• **YOUR TASK**
Tally every line featuring "None", then give that tally alone.

• **DATA SHOWN**
______________________________

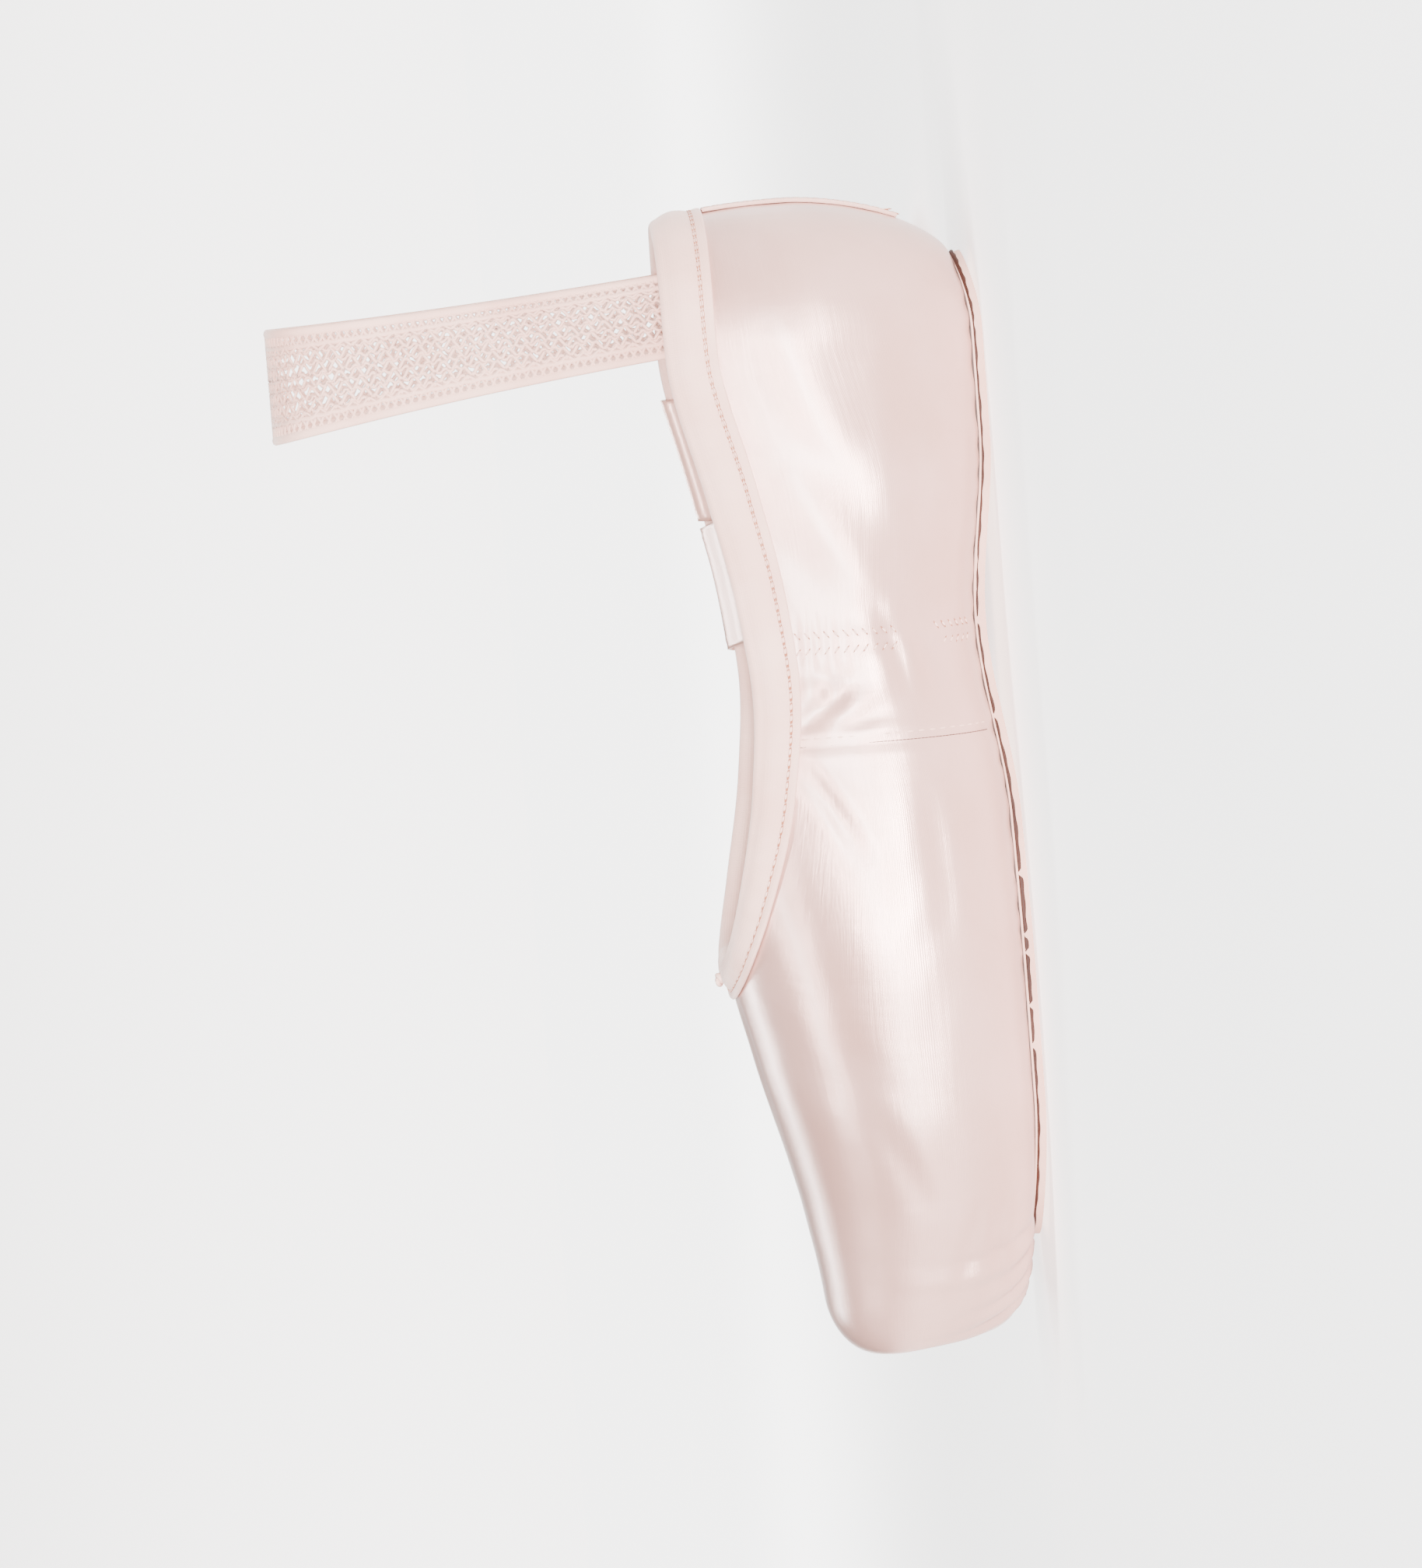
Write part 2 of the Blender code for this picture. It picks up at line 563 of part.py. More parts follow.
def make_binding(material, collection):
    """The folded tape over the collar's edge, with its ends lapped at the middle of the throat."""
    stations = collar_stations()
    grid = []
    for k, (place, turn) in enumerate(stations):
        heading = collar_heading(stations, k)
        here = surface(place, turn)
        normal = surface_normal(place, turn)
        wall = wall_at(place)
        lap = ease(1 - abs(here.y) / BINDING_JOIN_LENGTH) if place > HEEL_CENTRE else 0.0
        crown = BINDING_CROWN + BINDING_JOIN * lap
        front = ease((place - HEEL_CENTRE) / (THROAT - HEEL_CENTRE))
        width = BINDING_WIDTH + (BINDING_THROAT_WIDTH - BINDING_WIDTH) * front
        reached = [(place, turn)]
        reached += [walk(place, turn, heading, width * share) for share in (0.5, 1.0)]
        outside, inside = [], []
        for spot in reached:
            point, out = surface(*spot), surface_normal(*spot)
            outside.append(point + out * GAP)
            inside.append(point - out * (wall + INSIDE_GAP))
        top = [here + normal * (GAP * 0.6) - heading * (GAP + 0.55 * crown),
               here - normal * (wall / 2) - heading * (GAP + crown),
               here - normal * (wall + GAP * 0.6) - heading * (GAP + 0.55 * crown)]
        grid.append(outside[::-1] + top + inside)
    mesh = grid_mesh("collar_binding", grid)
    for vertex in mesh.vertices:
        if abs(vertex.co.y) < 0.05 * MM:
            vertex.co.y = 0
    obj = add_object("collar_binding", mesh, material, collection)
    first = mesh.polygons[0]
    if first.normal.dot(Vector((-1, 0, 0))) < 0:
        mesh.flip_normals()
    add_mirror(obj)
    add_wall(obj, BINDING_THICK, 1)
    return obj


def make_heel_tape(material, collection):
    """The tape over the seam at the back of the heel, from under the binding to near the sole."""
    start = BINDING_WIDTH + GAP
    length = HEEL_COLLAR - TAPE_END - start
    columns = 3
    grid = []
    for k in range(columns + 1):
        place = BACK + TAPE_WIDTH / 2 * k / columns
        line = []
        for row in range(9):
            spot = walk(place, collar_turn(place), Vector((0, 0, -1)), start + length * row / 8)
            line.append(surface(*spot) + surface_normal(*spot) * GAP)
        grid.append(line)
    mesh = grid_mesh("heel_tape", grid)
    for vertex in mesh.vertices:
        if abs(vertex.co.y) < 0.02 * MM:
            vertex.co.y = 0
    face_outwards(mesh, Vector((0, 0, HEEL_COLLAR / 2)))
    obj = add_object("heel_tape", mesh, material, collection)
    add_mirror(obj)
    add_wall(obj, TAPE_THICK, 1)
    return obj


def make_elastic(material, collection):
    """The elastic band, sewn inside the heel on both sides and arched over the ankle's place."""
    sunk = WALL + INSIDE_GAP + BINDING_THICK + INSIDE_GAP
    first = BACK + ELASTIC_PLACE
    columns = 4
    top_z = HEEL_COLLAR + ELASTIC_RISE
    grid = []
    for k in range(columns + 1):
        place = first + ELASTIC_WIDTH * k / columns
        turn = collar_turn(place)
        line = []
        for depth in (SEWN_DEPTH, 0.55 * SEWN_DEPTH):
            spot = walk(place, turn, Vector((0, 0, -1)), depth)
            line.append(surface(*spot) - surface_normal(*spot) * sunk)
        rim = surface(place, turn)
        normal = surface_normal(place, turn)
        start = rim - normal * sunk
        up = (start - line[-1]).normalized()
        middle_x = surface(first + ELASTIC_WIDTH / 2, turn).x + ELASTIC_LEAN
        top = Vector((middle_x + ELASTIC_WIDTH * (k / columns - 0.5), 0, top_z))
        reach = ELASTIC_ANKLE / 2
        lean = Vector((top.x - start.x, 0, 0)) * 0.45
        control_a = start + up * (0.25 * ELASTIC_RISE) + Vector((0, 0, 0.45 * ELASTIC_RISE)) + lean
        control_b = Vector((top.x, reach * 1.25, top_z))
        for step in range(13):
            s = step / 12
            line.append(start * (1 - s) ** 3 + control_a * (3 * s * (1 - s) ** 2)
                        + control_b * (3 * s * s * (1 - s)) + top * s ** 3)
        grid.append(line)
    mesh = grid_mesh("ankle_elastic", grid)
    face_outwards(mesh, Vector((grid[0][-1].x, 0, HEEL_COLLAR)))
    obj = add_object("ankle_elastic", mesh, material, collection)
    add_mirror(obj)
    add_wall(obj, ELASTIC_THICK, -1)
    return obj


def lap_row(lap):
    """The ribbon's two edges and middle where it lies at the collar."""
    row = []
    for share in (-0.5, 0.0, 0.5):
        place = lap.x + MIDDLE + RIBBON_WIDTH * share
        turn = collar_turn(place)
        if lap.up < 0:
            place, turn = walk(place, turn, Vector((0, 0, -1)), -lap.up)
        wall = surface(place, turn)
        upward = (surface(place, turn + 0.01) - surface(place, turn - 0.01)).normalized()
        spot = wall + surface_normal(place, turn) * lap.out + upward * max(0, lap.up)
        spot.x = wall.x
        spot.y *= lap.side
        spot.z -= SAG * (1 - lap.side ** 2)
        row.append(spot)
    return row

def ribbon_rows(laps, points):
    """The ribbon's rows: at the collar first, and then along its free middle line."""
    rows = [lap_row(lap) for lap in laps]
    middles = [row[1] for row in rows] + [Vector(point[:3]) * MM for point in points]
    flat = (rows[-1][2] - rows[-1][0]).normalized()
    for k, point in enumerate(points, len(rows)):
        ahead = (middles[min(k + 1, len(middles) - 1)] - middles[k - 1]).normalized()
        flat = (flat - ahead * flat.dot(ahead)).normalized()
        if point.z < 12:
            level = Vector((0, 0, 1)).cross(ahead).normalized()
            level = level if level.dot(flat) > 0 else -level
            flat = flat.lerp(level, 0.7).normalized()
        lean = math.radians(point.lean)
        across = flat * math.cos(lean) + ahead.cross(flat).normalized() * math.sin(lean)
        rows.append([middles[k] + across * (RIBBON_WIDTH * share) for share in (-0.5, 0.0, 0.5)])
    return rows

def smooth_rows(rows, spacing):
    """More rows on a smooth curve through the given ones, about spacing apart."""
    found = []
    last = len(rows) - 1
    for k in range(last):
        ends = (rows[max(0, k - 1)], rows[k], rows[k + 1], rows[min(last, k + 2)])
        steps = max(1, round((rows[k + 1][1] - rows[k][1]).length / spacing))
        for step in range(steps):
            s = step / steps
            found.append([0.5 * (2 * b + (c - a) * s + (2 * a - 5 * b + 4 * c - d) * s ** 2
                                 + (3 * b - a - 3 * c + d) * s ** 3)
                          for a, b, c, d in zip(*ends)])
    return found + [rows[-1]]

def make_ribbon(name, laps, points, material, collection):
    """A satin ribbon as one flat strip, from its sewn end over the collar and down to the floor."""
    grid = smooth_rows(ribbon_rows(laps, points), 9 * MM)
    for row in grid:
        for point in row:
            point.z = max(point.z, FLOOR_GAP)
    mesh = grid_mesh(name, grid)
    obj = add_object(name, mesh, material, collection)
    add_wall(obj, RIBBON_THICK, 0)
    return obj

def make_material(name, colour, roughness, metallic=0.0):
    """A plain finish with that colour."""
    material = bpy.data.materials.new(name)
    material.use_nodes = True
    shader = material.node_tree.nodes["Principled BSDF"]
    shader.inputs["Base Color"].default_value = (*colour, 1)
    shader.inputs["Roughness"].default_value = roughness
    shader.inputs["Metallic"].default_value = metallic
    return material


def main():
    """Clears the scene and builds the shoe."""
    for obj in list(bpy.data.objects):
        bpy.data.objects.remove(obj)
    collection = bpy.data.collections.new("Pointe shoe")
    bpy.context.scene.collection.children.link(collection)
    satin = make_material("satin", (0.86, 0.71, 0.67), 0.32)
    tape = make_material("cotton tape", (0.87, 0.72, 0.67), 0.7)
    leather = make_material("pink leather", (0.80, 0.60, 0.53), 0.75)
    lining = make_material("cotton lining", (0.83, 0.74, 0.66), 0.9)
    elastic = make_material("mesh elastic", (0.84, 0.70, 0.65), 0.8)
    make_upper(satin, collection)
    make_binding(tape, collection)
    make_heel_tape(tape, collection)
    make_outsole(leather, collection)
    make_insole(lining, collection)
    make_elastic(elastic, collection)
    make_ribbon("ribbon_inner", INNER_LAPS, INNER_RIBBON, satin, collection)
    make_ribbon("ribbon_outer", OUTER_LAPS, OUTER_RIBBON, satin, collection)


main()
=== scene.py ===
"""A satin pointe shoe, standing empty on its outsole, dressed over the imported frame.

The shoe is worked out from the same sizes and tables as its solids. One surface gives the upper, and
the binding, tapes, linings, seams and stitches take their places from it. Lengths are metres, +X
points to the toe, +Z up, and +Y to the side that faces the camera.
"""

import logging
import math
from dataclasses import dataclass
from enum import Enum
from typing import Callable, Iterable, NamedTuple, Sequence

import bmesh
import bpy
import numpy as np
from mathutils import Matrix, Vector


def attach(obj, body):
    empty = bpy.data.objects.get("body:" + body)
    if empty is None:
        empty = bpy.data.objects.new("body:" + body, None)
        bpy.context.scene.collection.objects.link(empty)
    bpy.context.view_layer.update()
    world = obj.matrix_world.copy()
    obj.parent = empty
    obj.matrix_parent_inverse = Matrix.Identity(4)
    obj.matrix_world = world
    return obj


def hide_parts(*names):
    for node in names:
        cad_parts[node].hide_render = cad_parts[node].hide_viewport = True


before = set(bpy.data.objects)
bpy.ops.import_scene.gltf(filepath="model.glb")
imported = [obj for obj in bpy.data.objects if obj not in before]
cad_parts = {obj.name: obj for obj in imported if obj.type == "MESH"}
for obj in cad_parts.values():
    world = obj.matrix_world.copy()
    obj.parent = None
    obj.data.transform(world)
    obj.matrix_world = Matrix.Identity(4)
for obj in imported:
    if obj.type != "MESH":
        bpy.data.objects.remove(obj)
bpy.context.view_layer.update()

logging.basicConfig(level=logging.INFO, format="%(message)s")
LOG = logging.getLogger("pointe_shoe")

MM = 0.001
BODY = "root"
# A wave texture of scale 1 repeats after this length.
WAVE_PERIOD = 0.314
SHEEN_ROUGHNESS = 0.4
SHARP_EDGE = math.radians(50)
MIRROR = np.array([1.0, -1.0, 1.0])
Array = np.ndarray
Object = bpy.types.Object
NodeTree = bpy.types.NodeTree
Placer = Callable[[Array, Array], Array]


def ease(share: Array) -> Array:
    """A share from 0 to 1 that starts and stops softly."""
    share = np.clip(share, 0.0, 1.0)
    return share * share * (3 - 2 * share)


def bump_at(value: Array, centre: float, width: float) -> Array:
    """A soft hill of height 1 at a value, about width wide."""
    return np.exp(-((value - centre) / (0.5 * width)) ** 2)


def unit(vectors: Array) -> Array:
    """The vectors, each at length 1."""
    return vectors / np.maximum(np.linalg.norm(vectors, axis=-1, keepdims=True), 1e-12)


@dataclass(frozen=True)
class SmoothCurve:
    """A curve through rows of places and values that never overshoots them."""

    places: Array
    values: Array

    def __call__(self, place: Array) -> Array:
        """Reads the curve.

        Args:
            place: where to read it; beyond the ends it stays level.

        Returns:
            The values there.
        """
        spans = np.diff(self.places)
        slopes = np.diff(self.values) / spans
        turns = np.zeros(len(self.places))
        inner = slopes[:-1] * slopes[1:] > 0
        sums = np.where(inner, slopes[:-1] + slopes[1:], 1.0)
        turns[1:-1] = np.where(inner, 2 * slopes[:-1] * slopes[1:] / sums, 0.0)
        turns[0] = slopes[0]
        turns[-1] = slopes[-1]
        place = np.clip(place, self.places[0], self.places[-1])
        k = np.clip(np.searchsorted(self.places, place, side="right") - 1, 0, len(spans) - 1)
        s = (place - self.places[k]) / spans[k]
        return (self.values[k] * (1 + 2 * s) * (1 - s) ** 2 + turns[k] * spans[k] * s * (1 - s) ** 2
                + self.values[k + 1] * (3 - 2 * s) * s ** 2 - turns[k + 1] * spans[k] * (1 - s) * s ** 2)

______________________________

• **ANSWER FOR THE TASK**
3